* Begin Data segment *
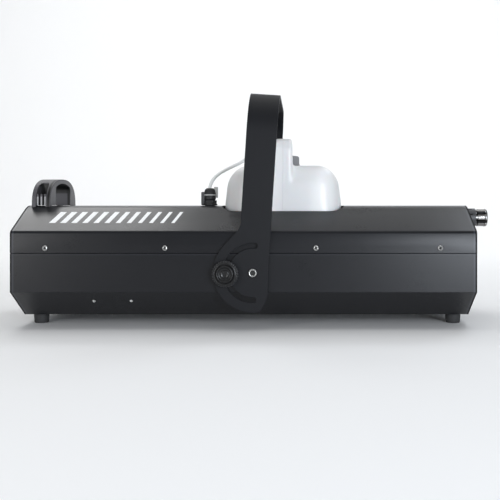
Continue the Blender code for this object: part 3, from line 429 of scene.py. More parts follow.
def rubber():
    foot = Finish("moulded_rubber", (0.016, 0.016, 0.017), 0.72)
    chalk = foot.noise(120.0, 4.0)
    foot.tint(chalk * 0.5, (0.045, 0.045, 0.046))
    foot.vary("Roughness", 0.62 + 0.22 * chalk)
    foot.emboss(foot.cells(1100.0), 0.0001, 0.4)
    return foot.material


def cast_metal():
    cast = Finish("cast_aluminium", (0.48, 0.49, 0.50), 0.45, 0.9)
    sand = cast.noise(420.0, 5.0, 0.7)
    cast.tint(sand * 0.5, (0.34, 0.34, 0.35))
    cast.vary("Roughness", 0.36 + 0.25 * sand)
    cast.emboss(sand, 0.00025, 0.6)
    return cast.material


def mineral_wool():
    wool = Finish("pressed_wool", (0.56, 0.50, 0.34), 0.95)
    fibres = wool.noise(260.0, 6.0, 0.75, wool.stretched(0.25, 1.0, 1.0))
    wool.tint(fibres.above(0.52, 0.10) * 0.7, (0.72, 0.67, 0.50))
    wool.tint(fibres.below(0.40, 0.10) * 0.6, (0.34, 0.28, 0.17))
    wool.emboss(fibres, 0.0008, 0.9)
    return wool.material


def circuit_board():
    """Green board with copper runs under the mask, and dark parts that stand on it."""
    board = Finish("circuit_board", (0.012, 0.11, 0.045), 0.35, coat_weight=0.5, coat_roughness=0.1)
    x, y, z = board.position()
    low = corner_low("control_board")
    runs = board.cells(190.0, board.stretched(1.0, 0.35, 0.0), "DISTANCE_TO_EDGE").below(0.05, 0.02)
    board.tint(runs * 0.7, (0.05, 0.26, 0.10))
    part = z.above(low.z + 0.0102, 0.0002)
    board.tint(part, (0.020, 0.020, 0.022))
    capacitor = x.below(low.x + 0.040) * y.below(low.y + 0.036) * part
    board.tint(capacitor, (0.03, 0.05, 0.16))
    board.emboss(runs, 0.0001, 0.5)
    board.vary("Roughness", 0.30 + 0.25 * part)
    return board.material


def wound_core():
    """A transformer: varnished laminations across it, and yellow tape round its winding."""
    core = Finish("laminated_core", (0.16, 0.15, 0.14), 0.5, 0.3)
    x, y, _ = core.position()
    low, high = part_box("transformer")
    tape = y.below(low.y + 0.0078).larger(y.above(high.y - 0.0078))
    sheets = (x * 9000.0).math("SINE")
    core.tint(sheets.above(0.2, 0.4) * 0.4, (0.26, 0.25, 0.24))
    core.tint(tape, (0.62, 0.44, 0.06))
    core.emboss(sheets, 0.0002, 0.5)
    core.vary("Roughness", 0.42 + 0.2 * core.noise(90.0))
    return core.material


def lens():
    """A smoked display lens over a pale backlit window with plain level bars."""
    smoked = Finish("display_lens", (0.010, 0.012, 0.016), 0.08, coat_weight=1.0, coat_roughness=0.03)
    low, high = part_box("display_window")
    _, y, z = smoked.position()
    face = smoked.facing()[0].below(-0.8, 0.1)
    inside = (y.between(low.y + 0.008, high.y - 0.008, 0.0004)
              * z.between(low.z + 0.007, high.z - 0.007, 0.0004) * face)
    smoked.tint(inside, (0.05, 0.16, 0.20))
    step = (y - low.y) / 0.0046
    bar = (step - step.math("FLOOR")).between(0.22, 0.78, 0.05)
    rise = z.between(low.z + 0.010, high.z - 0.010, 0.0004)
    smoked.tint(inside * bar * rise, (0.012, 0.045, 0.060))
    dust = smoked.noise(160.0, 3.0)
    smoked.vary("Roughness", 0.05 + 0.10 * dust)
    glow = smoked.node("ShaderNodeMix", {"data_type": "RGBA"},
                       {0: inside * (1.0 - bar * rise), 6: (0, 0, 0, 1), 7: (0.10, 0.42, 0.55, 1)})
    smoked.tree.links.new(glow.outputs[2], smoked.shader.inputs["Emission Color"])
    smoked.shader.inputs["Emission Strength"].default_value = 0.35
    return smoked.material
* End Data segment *
What to work on: From the top of the listing above, restate each line word for word up to and including the line with "return cast.material"; add nothing else.

The completed task:
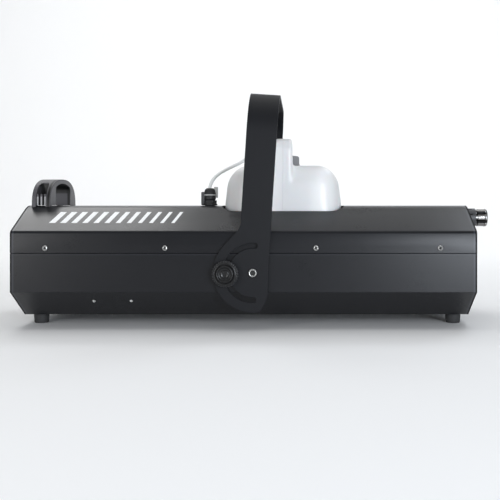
Continue the Blender code for this object: part 3, from line 429 of scene.py. More parts follow.
def rubber():
    foot = Finish("moulded_rubber", (0.016, 0.016, 0.017), 0.72)
    chalk = foot.noise(120.0, 4.0)
    foot.tint(chalk * 0.5, (0.045, 0.045, 0.046))
    foot.vary("Roughness", 0.62 + 0.22 * chalk)
    foot.emboss(foot.cells(1100.0), 0.0001, 0.4)
    return foot.material


def cast_metal():
    cast = Finish("cast_aluminium", (0.48, 0.49, 0.50), 0.45, 0.9)
    sand = cast.noise(420.0, 5.0, 0.7)
    cast.tint(sand * 0.5, (0.34, 0.34, 0.35))
    cast.vary("Roughness", 0.36 + 0.25 * sand)
    cast.emboss(sand, 0.00025, 0.6)
    return cast.material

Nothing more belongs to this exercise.